=== What the task requires ===
Set down each line from the one containing "base = build_winding(thread, group)" to the one containing "points = [vertex.co", inclusive, exactly as written and with nothing further.
§ §
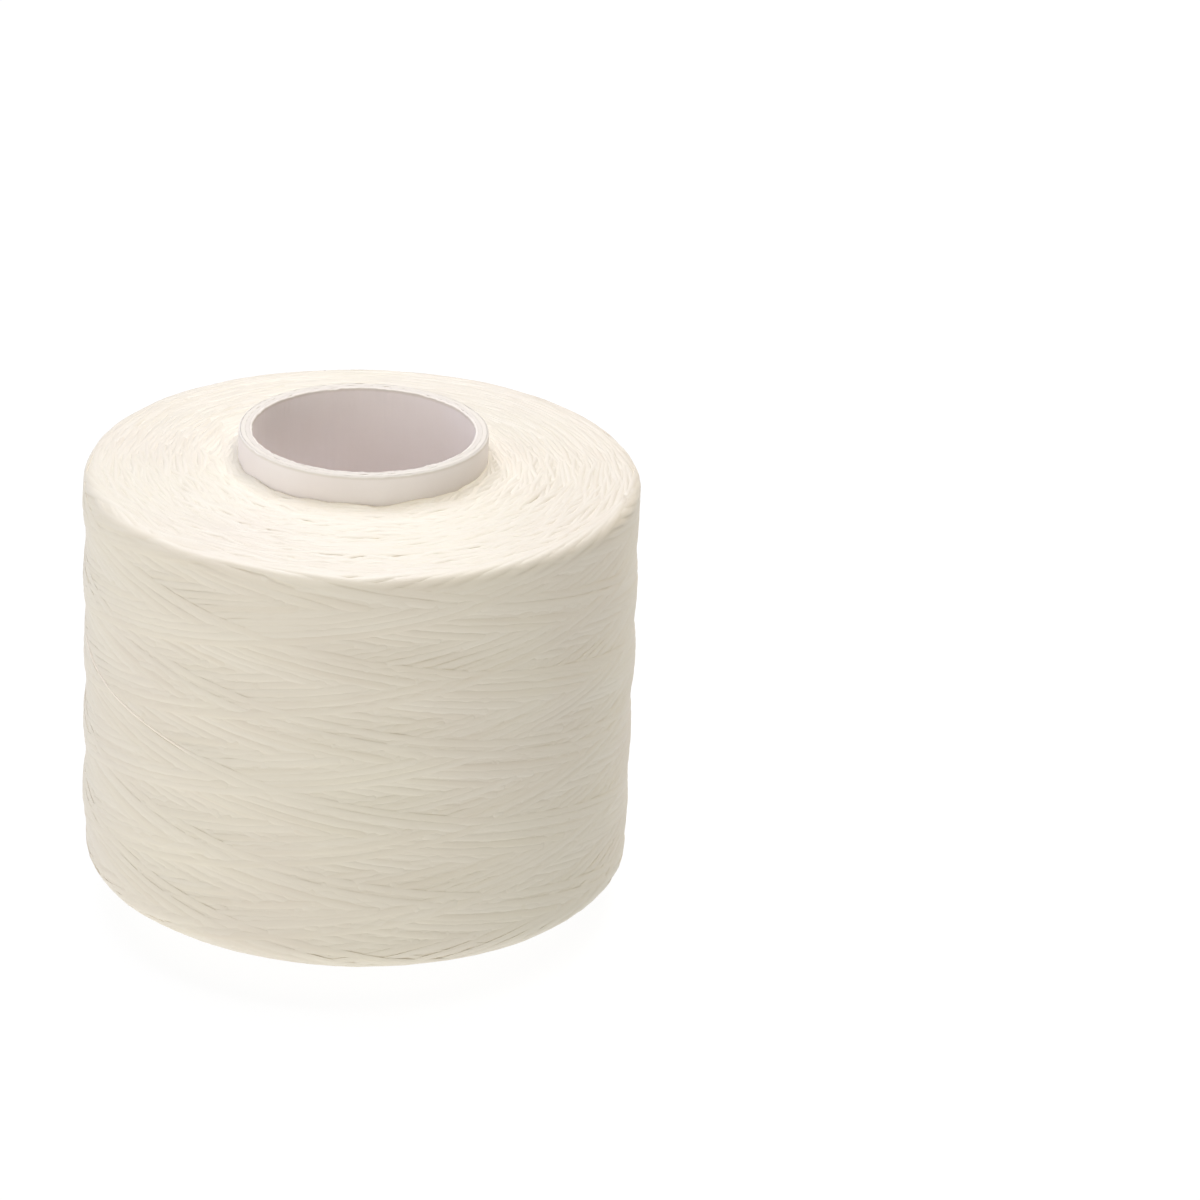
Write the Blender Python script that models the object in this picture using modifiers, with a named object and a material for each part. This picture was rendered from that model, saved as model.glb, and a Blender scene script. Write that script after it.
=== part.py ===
"""Waxed thread spool: a cross-wound package of flat waxed thread on a laminated paper tube.

The tube stands out past both ends of the winding, so the spool rests on the tube's lower rim.
Units are metres and +Z is up. The origin is the centre of the lower rim.
"""

import math

import bmesh
import bpy

# Driving dimensions
BORE_DIAMETER = 0.0319
TUBE_WALL = 0.0019
TUBE_REACH = 0.0057
PACKAGE_RADIUS = 0.0400
PACKAGE_HEIGHT = 0.0615
TOP_SHOULDER = 0.0026
BOTTOM_SHOULDER = 0.0042
END_DOME = 0.0014

# Paper plies from the bore outwards, each with its share of the wall
PLIES = (
    ("tube_bore_liner", 0.16),
    ("tube_inner_ply", 0.34),
    ("tube_outer_ply", 0.34),
    ("tube_outer_wrap", 0.16),
)
PLY_GAP = 0.00002

# Winding, from the tube outwards
BASE_LAYER_BUILD = 0.0012
SURFACE_LAYER_BUILD = 0.0008
BULK_WINDINGS = ("thread_inner_winding", "thread_middle_winding", "thread_outer_winding")
LAYER_GAP = 0.00005

# One flat waxed strand
STRAND_WIDTH = 0.00095
STRAND_THICKNESS = 0.0004

# The first end lies along the tube, trapped under the base layer
FIRST_END_LENGTH = 0.032
FIRST_END_AZIMUTH = math.radians(55)
FIRST_END_CLEARANCE = 0.0001

# The last strand comes down the surface from the top shoulder to where its end is tucked in
LAST_END_AZIMUTH = math.radians(60)
LAST_END_SWEEP = math.radians(385)
LAST_END_DROP_ANGLE = math.radians(10.4)
LAST_END_HEIGHT = 0.0073

# Facets around the axis, and points on each shoulder's quarter round
FACETS = 72
SHOULDER_POINTS = 5
DOME_POINTS = 3

TUBE_RADIUS = BORE_DIAMETER / 2 + TUBE_WALL
TUBE_LENGTH = PACKAGE_HEIGHT + 2 * TUBE_REACH
PACKAGE_BOTTOM = TUBE_REACH
PACKAGE_TOP = TUBE_REACH + PACKAGE_HEIGHT
FACET_ANGLE = math.tau / FACETS

THREAD_COLOUR = (0.85, 0.81, 0.73, 1)
PAPER_COLOUR = (0.80, 0.77, 0.75, 1)
BOARD_COLOUR = (0.72, 0.68, 0.65, 1)


def clear_scene():
    for thing in list(bpy.data.objects):
        bpy.data.objects.remove(thing, do_unlink=True)


def new_collection(name):
    group = bpy.data.collections.new(name)
    bpy.context.scene.collection.children.link(group)
    return group


def new_material(name, colour, roughness):
    material = bpy.data.materials.new(name)
    material.use_nodes = True
    shader = material.node_tree.nodes["Principled BSDF"]
    shader.inputs["Base Color"].default_value = colour
    shader.inputs["Roughness"].default_value = roughness
    shader.inputs["Metallic"].default_value = 0
    material.diffuse_color = colour
    return material


def turned_ring(name, outline, material, group):
    """A closed outline of (radius, height) points, turned about Z.

    The outline runs along the top from the bore outwards and then down the outer side.
    """
    mesh = bpy.data.meshes.new(name)
    points = [(radius, 0, height) for radius, height in outline]
    edges = [(i, (i + 1) % len(points)) for i in range(len(points))]
    mesh.from_pydata(points, edges, [])
    ring = bpy.data.objects.new(name, mesh)
    mesh.materials.append(material)
    group.objects.link(ring)
    turn = ring.modifiers.new("turn", "SCREW")
    turn.axis = "Z"
    turn.angle = math.tau
    turn.steps = FACETS
    turn.render_steps = FACETS
    turn.use_merge_vertices = True
    turn.merge_threshold = 0.000001
    turn.use_smooth_shade = True
    return ring


def end_rise(radius, shoulder):
    """How far an end face stands above its outer edge's plane at this radius."""
    flat_edge = PACKAGE_RADIUS - shoulder
    if radius <= flat_edge:
        return END_DOME * (flat_edge - radius) / (flat_edge - TUBE_RADIUS)
    across = min(radius - flat_edge, shoulder)
    return math.sqrt(shoulder**2 - across**2) - shoulder


def end_radii(inner, outer, shoulder):
    """Radii at which an end face has points between two radii of the winding."""
    flat_edge = PACKAGE_RADIUS - shoulder
    radii = {inner, outer}
    for step in range(1, DOME_POINTS):
        radii.add(TUBE_RADIUS + (flat_edge - TUBE_RADIUS) * step / DOME_POINTS)
    for step in range(SHOULDER_POINTS):
        radii.add(flat_edge + shoulder * math.sin(math.pi / 2 * step / SHOULDER_POINTS))
    return sorted(radius for radius in radii if inner <= radius <= outer)


def winding_layer(name, inner, outer, material, group):
    top = [
        (radius, PACKAGE_TOP + end_rise(radius, TOP_SHOULDER))
        for radius in end_radii(inner, outer, TOP_SHOULDER)
    ]
    bottom = [
        (radius, PACKAGE_BOTTOM - end_rise(radius, BOTTOM_SHOULDER))
        for radius in end_radii(inner, outer, BOTTOM_SHOULDER)
    ]
    return turned_ring(name, top + bottom[::-1], material, group)


def build_tube(paper, board, group):
    inner = BORE_DIAMETER / 2
    for name, share in PLIES:
        outer = inner + share * TUBE_WALL
        skin = name.endswith(("liner", "wrap"))
        outline = [
            (inner, TUBE_LENGTH),
            (outer - PLY_GAP, TUBE_LENGTH),
            (outer - PLY_GAP, 0),
            (inner, 0),
        ]
        turned_ring(name, outline, paper if skin else board, group)
        inner = outer


def build_winding(thread, group):
    """The base layer, three bulk windings and the surface layer, one inside the next."""
    start = TUBE_RADIUS + LAYER_GAP
    bulk_start = TUBE_RADIUS + BASE_LAYER_BUILD
    surface_start = PACKAGE_RADIUS - SURFACE_LAYER_BUILD
    base = winding_layer("thread_base_layer", start, bulk_start - LAYER_GAP, thread, group)
    build = (surface_start - bulk_start) / len(BULK_WINDINGS)
    for index, name in enumerate(BULK_WINDINGS):
        inner = bulk_start + index * build
        winding_layer(name, inner, inner + build - LAYER_GAP, thread, group)
    winding_layer("thread_surface_layer", surface_start, PACKAGE_RADIUS, thread, group)
    return base


def strand_block(name, grow, group):
    """A straight length of flat strand standing against the tube, grown on every side."""
    mesh = bpy.data.meshes.new(name)
    shape = bmesh.new()
    bmesh.ops.create_cube(shape, size=1)
    sizes = (
        STRAND_THICKNESS + 2 * grow,
        STRAND_WIDTH + 2 * grow,
        FIRST_END_LENGTH + 2 * grow,
    )
    bmesh.ops.scale(shape, vec=sizes, verts=shape.verts)
    shape.to_mesh(mesh)
    shape.free()
    block = bpy.data.objects.new(name, mesh)
    reach = TUBE_RADIUS + LAYER_GAP + FIRST_END_CLEARANCE + STRAND_THICKNESS / 2
    block.location = (
        reach * math.cos(FIRST_END_AZIMUTH),
        reach * math.sin(FIRST_END_AZIMUTH),
        PACKAGE_BOTTOM + PACKAGE_HEIGHT / 2,
    )
    block.rotation_euler = (0, 0, FIRST_END_AZIMUTH)
    group.objects.link(block)
    return block


def build_first_end(base, thread, group, cutters):
    """The thread's first end, in a groove that the base layer leaves around it."""
    first_end = strand_block("thread_first_end", 0, group)
    first_end.data.materials.append(thread)
    groove = strand_block("first_end_groove", 2 * FIRST_END_CLEARANCE, cutters)
    groove.hide_render = True
    groove.display_type = "WIRE"
    cut = base.modifiers.new("groove", "BOOLEAN")
    cut.operation = "DIFFERENCE"
    cut.solver = "EXACT"
    cut.object = groove


def build_last_end(thread, group):
    """The last strand, a flat helix on the surface layer, with its points on the facets' edges."""
    radius = PACKAGE_RADIUS + LAYER_GAP + STRAND_THICKNESS / 2
    last_facet = round(LAST_END_AZIMUTH / FACET_ANGLE)
    steps = round(LAST_END_SWEEP / FACET_ANGLE)
    rise = PACKAGE_RADIUS * FACET_ANGLE * math.tan(LAST_END_DROP_ANGLE)
    curve = bpy.data.curves.new("thread_last_end", "CURVE")
    curve.dimensions = "3D"
    curve.twist_mode = "Z_UP"
    curve.extrude = (STRAND_WIDTH - STRAND_THICKNESS) / 2
    curve.bevel_depth = STRAND_THICKNESS / 2
    curve.bevel_resolution = 1
    curve.use_fill_caps = True
    spline = curve.splines.new("POLY")
    spline.points.add(steps)
    for step, point in enumerate(spline.points):
        azimuth = (last_facet - step) * FACET_ANGLE
        height = PACKAGE_BOTTOM + LAST_END_HEIGHT + step * rise
        point.co = (radius * math.cos(azimuth), radius * math.sin(azimuth), height, 1)
    curve.materials.append(thread)
    strand = bpy.data.objects.new("thread_last_end", curve)
    group.objects.link(strand)


def main():
    clear_scene()
    group = new_collection("waxed_thread_spool")
    cutters = new_collection("cutters")
    thread = new_material("waxed_thread", THREAD_COLOUR, 0.5)
    paper = new_material("white_paper", PAPER_COLOUR, 0.8)
    board = new_material("paper_board", BOARD_COLOUR, 0.85)
    build_tube(paper, board, group)
    base = build_winding(thread, group)
    build_first_end(base, thread, group, cutters)
    build_last_end(thread, group)


main()
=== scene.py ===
"""Looks of the waxed thread spool.

The whole thread is wound by a calculation, stroke by stroke. The strands that end up in sight
become geometry over one solid core, on a laminated paper tube. Lengths are in millimetres, unless
a comment says otherwise, and angles are in radians.
"""

import math

import bpy
import numpy as np
from mathutils import Matrix, Vector


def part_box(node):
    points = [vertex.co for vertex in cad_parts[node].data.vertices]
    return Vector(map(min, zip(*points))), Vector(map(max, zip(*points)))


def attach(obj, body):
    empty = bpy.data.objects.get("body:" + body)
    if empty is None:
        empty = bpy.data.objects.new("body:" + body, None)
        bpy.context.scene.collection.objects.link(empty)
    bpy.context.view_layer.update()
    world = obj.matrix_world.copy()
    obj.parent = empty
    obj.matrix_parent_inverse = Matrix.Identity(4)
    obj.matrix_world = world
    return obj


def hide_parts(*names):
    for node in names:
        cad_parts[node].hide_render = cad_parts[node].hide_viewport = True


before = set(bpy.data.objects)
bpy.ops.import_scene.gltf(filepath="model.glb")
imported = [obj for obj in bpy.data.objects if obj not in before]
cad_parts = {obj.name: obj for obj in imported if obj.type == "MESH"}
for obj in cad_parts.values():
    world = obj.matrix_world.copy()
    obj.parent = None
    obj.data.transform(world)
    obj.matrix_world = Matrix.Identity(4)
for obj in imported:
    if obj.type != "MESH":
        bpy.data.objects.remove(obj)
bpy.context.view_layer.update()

# ---------------------------------------------------------------- the package and its thread
MM = 0.001
LOWER, UPPER = 0, 1
# Seeds of the random draws
WINDING_SEED = 3
COLLAR_SEED = 12
TONE_SEED = 8
PAPER_SEED = 5


def node_reach(node):
    """Largest radius, lowest and highest point of a CAD node that is turned about Z."""
    low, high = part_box(node)
    return high.x / MM, low.z / MM, high.z / MM


PACKAGE_RADIUS = node_reach("thread_surface_layer")[0]
TUBE_RADIUS, TUBE_LOW, TUBE_HIGH = node_reach("tube_outer_wrap")
BORE_RADIUS = 15.95
# How far an end face rises towards the tube, from the flat band at its edge
END_DOME = 1.4
FLAT_BAND = 3
FACE_LOW = node_reach("thread_base_layer")[1] + END_DOME
FACE_HIGH = node_reach("thread_base_layer")[2] - END_DOME

# Radius of the rounding at each end
SHOULDER = {UPPER: 2.6, LOWER: 4.2}
# How far a strand dips inwards over the end face where it turns round, least and most, and how
# far below its rest on the tube a dip may aim
DIP = {UPPER: (0.7, 2.4), LOWER: (1.0, 3.4)}
DIP_PAST_REST = 0.05

# The flat waxed thread, as the machine lays it
STRAND_WIDTH = 0.99
STRAND_THICKNESS = 0.40
HALF_THICKNESS = STRAND_THICKNESS / 2
STRAND_PITCH = 0.95

WINDING_LAYERS = (
    "thread_base_layer",
    "thread_inner_winding",
    "thread_middle_winding",
    "thread_outer_winding",
    "thread_surface_layer",
)

# The winding machine: turns of the spool for each double stroke of the thread guide, share of a
# stroke spent turning round at each end, and thickness of a layer as a share of two strands
TURNS_PER_DOUBLE_STROKE = 2.75
TURN_ROUND = 0.045
LAYER_PACKING = 0.97
# Where the thread's last end lies: its angle round the spool, and its height over the lower face
LAST_END_AZIMUTH = math.radians(60)
LAST_END_ABOVE_FACE = 7.3

# Scatter of the turn-rounds' heights
REACH_SCATTER = 0.12
# A strand's wander off its path, and the samples from one change of it to the next. The wander
# counts in full from one part in WANDER_FADE of a stroke away from a turn-round.
WANDER = 0.035
WANDER_SPACING = 60
WANDER_FADE = 15

# How far a strand rides above the mean of what it lies on, as shares of its thickness, and the
# share of this that counts on an end face
LOWEST_RIDE, HIGHEST_RIDE = -0.6, 1.2
MEAN_RIDE = 0.25
LOWEST_END_RIDE = -0.3
END_RIDE_SHARE = 0.5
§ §
=== Exercise response ===
    base = build_winding(thread, group)
    build_first_end(base, thread, group, cutters)
    build_last_end(thread, group)


main()
=== scene.py ===
"""Looks of the waxed thread spool.

The whole thread is wound by a calculation, stroke by stroke. The strands that end up in sight
become geometry over one solid core, on a laminated paper tube. Lengths are in millimetres, unless
a comment says otherwise, and angles are in radians.
"""

import math

import bpy
import numpy as np
from mathutils import Matrix, Vector


def part_box(node):
    points = [vertex.co for vertex in cad_parts[node].data.vertices]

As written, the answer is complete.